*Directive*:
Identify the lines that contain the word "Blender" and copy each one.

*Task inputs*:
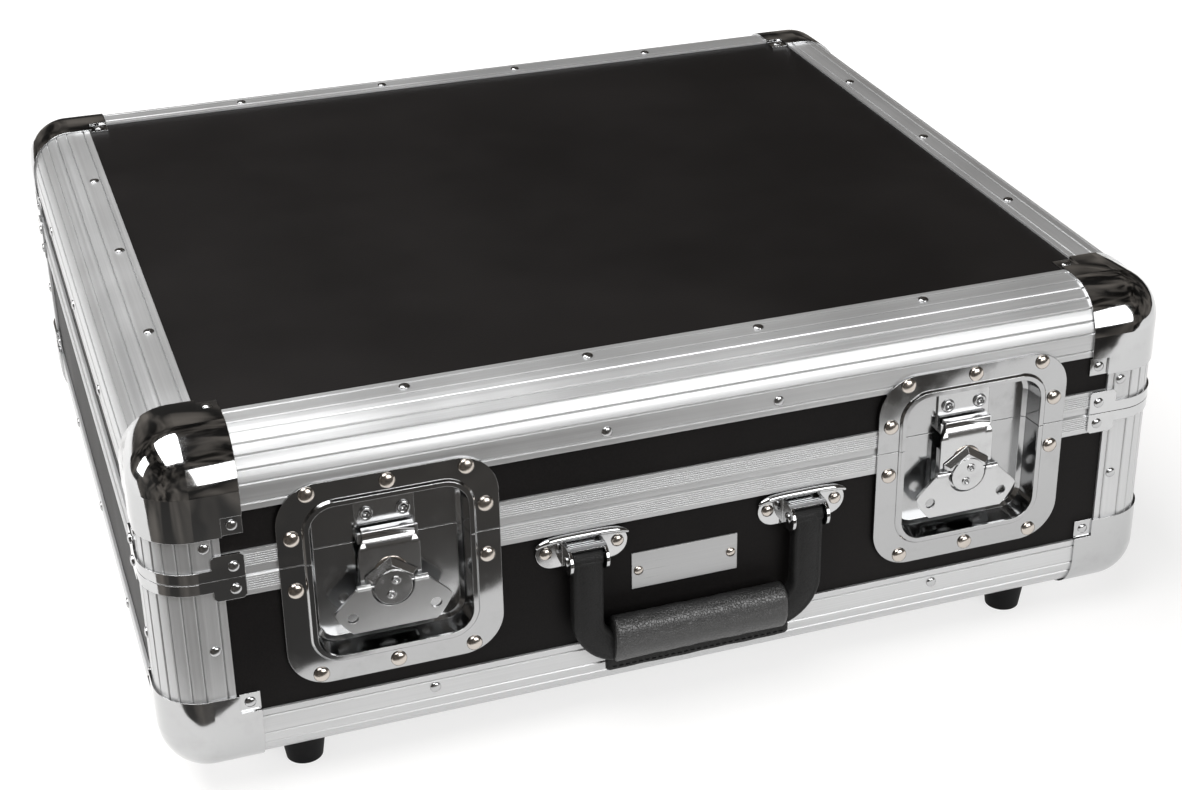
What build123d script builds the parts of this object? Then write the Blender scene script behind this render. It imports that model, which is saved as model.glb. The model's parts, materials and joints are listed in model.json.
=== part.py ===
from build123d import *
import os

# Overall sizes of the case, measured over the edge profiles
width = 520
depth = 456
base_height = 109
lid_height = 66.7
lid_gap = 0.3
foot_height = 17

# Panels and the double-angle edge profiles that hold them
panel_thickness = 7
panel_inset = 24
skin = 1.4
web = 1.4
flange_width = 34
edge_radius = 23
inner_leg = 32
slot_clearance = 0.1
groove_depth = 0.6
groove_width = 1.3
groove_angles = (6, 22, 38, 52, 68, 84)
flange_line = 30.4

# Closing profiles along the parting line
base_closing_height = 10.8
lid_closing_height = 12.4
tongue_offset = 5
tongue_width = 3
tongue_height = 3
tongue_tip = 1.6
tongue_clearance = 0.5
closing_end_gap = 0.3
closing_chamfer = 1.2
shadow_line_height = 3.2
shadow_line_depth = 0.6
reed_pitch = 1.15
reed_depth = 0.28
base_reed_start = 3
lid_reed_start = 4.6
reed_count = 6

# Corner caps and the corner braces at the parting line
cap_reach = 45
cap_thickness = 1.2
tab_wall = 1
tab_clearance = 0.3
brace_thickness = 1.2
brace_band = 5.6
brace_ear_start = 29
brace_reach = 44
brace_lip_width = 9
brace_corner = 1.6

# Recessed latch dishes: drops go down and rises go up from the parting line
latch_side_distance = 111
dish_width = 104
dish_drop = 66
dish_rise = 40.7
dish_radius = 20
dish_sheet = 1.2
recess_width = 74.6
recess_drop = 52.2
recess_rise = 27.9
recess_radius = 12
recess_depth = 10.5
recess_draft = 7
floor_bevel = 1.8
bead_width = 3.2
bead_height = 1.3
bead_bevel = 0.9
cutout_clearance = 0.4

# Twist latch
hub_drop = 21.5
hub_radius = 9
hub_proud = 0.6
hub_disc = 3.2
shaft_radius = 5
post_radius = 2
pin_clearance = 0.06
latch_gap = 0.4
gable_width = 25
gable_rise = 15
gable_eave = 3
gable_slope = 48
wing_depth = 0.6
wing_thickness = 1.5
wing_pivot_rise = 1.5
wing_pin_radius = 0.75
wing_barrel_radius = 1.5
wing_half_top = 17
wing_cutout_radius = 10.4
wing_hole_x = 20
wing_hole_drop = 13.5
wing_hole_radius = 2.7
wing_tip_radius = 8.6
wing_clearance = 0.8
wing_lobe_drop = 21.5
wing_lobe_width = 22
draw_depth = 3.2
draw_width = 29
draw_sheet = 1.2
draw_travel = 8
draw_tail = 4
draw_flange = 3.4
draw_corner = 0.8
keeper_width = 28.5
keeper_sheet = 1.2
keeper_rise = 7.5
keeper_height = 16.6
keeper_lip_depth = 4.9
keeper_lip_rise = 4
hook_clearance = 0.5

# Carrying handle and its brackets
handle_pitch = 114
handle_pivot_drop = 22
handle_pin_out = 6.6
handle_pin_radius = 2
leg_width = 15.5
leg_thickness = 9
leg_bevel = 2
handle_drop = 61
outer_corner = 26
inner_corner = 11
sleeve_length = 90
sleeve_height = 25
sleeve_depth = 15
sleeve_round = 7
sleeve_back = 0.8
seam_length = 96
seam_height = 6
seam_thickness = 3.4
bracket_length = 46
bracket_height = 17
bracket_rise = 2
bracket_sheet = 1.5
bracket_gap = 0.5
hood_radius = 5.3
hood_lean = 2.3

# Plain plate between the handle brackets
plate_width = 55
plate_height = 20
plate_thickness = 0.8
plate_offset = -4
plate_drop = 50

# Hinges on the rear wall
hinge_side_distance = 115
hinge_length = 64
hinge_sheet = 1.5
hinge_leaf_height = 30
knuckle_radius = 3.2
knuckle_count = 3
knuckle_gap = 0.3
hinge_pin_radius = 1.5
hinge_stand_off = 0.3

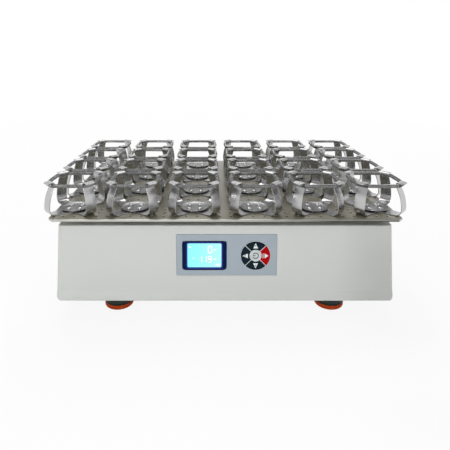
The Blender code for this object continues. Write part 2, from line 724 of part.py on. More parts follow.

*The response*:
What build123d script builds the parts of this object? Then write the Blender scene script behind this render. It imports that model, which is saved as model.glb. The model's parts, materials and joints are listed in model.json.
The Blender code for this object continues. Write part 2, from line 724 of part.py on. More parts follow.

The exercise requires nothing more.